Grounded Plain-Language Narratives for Humanitarian Dashboards: An Empirical Evaluation on UNHCR-Derived Refugee Trends and OCHA FTS Funding Flows
DOI:
https://doi.org/10.69987/AIMLR.2025.60403Keywords:
Humanitarian dashboards, refugee data, OCHA FTS, UNHCR, public communication, large language models, data storytelling, funding transparency, explainable interfaces, NGO accountabilityAbstract
Public humanitarian dashboards are used to communicate displacement and funding evidence without turning people into abstractions or making unverified claims. This paper reports a completed empirical evaluation of an evidence-locked narrative generation workflow for two NGO communication tasks: plain-language annotation of refugee trend charts and transparent explanation of OCHA Financial Tracking Service funding flows. The study used frozen, reproducible snapshots derived from UNHCR Refugee Data Finder and OWID/World Bank refugee indicators for 2012–2021, together with OCHA FTS 2021 country, sector, and donor funding snapshots for six response plans. Four generation conditions were evaluated: a deterministic numeric template, a generic unguided LLM-style prompt, a grounded LLM prompt, and a grounded prompt with humanitarian-safety constraints.
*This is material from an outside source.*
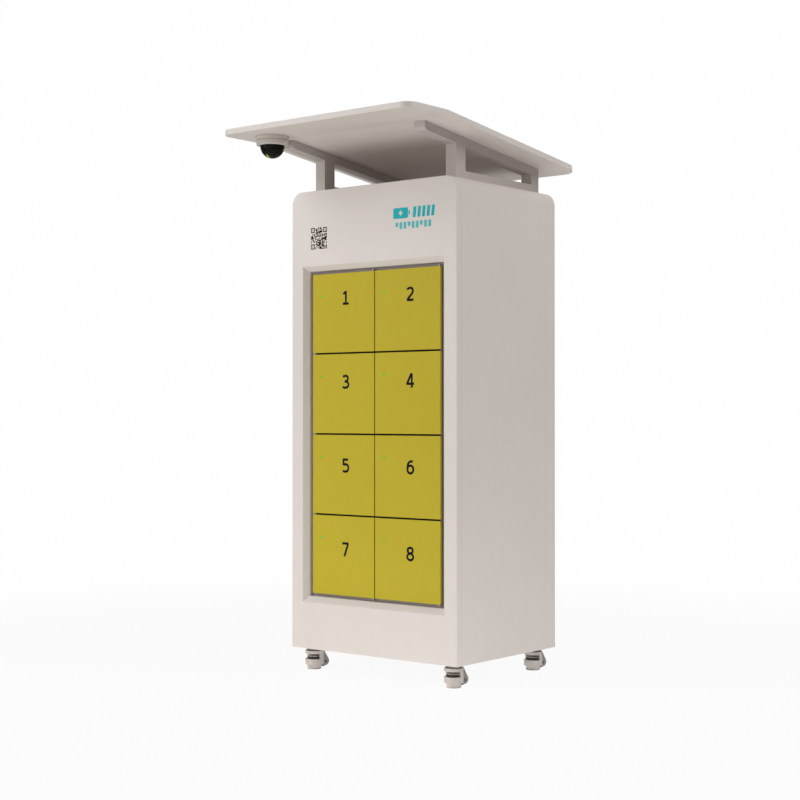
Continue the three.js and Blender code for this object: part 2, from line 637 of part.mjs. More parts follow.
// Thumbwheel nut with six grip notches in the lower part of its rim
function castorThumbwheel(x, y) {
  const notchAt = 26.2;
  let nut = rod(x, y, -42.6, -32.6, 25, 20);
  for (let i = 0; i < 6; i++) {
    const angle = (i / 6) * 2 * Math.PI;
    nut = cut(nut, rod(
      x + notchAt * Math.cos(angle), y + notchAt * Math.sin(angle), -44, -35, 3, 6));
  }
  return cut(nut, rod(x, y, -44, -30, STEM_R + 0.7, 10));
}

// Round pad with a chamfered top, on a stem
function castorFoot(x, y) {
  const padR = 25.5, chamferZ = -68.5;
  return join(
    rod(x, y, -CASTOR_H, chamferZ, padR, 24),
    rod(x, y, chamferZ, -66, padR, 24, padR - 3),
    rod(x, y, -67, -30, STEM_R, 10));
}

for (const [row, y] of [['front', CASTOR_FRONT_Y], ['rear', CASTOR_REAR_Y]]) {
  for (const [hand, x] of [['left', -CASTOR_X], ['right', CASTOR_X]]) {
    const place = `${row}_${hand}`;
    addPiece(`castor_head_${place}`, castorHead(x, y), FINISH.castorHead);
    addPiece(`castor_housing_${place}`, castorHousing(x, y), FINISH.castorHousing);
    addPiece(`castor_wheel_${place}`, castorWheel(x, y), FINISH.wheel);
    addPiece(`castor_thumbwheel_${place}`, castorThumbwheel(x, y), FINISH.thumbwheel);
    addPiece(`castor_foot_${place}`, castorFoot(x, y), FINISH.foot);
  }
}

export default object;
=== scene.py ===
# Battery exchange locker: a cabinet on castors with eight numbered doors in two columns at the
# front, a bent canopy on two brackets, a dome camera under the canopy and a service door behind.
# Lengths are millimetres in a working frame until a piece is placed: x to the right seen from
# the front, y back from the front panel's face, z up from the cabinet's underside.
import json
import math
import random
from collections import namedtuple

import bmesh
import bpy
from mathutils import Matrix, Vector

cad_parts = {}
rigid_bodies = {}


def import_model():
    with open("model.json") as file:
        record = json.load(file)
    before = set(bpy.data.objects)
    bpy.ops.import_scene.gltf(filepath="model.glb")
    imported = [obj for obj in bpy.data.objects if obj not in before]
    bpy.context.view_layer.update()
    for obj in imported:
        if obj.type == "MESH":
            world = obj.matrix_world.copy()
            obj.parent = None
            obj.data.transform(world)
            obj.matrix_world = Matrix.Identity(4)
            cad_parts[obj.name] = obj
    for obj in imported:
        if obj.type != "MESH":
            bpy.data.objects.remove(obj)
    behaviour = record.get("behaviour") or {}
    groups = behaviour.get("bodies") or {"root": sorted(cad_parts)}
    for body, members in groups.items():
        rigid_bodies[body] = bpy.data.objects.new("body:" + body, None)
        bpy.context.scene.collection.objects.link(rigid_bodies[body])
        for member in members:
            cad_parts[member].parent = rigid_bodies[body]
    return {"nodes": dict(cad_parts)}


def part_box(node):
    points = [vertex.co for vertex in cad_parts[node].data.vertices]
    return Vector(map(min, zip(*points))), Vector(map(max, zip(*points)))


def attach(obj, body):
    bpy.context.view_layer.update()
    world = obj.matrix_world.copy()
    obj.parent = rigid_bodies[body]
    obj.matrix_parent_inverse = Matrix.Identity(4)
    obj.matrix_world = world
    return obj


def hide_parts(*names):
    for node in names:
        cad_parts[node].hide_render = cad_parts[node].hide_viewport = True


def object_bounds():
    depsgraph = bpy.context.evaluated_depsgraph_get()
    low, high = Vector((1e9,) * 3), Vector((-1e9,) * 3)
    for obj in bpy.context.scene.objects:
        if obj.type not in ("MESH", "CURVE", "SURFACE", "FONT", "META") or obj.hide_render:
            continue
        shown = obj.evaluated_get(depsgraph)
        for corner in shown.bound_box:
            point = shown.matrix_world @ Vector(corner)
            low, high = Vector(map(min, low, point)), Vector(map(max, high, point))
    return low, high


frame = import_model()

NODES = frame["nodes"]
cad_low, cad_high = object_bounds()

panel_low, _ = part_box("front_panel")
shell_low, shell_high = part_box("cabinet_shell")
ORIGIN_Y, ORIGIN_Z = panel_low.y, shell_low.z
HALF_WIDTH = shell_high.x * 1000.0
HEIGHT = (shell_high.z - shell_low.z) * 1000.0
SCENE_OBJECTS = bpy.context.scene.collection.objects

Box = namedtuple("Box", "x0 x1 y0 y1 z0 z1")


def box_of(node):
    """A CAD node's box in the working frame."""
    low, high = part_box(node)
    return Box(low.x * 1000, high.x * 1000, (low.y - ORIGIN_Y) * 1000, (high.y - ORIGIN_Y) * 1000,
               (low.z - ORIGIN_Z) * 1000, (high.z - ORIGIN_Z) * 1000)


def to_scene(point):
    return Vector((point[0] * 0.001, point[1] * 0.001 + ORIGIN_Y, point[2] * 0.001 + ORIGIN_Z))


BACK_Y = box_of("base_tray").y1 + 3.0            # rear face of the cabinet's back
FRAME_Y = box_of("door_frame").y1 - 3.0          # front face of the door frame plate
CORNER_R = 47.0                                  # upper corners of the cabinet

# ------------------------------------------------------------------ shader helpers


def add_node(tree, kind, inputs=(), **settings):
    """A shader node; inputs maps a socket's name or index to a value or to a socket to link."""
    node = tree.nodes.new("ShaderNode" + kind)
    for key, value in settings.items():
        setattr(node, key, value)
    fill(tree, node, dict(inputs))
    return node


def fill(tree, node, inputs):
    for key, value in inputs.items():
        if isinstance(value, bpy.types.NodeSocket):
            tree.links.new(value, node.inputs[key])
        else:
            node.inputs[key].default_value = value


def srgb(red, green, blue):
    def linear(channel):
        channel /= 255.0
        return channel / 12.92 if channel <= 0.04045 else ((channel + 0.055) / 1.055) ** 2.4
    return (linear(red), linear(green), linear(blue), 1.0)


def tint(colour, factor):
    return tuple(min(1, channel * factor) for channel in colour[:3]) + (1.0,)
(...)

The experiments generated and scored 23 refugee-trend annotations and 42 funding explanations, producing all reported tables and figures from the included code. The grounded+safety condition achieved 100.0% factual accuracy, 100.0% specificity on refugee trends, 100.0% transparency on funding explanations, and 100.0% caveat coverage in both tasks. The generic prompt produced factual accuracy of 60.87% for refugee trends and 36.31% for funding explanations because rounded claims, missing denominators, and absent gap logic broke source consistency. Results show that dashboard storytelling can combine readable language, empathy, and accountability when narrative generation is locked to computed facts and audited before publication.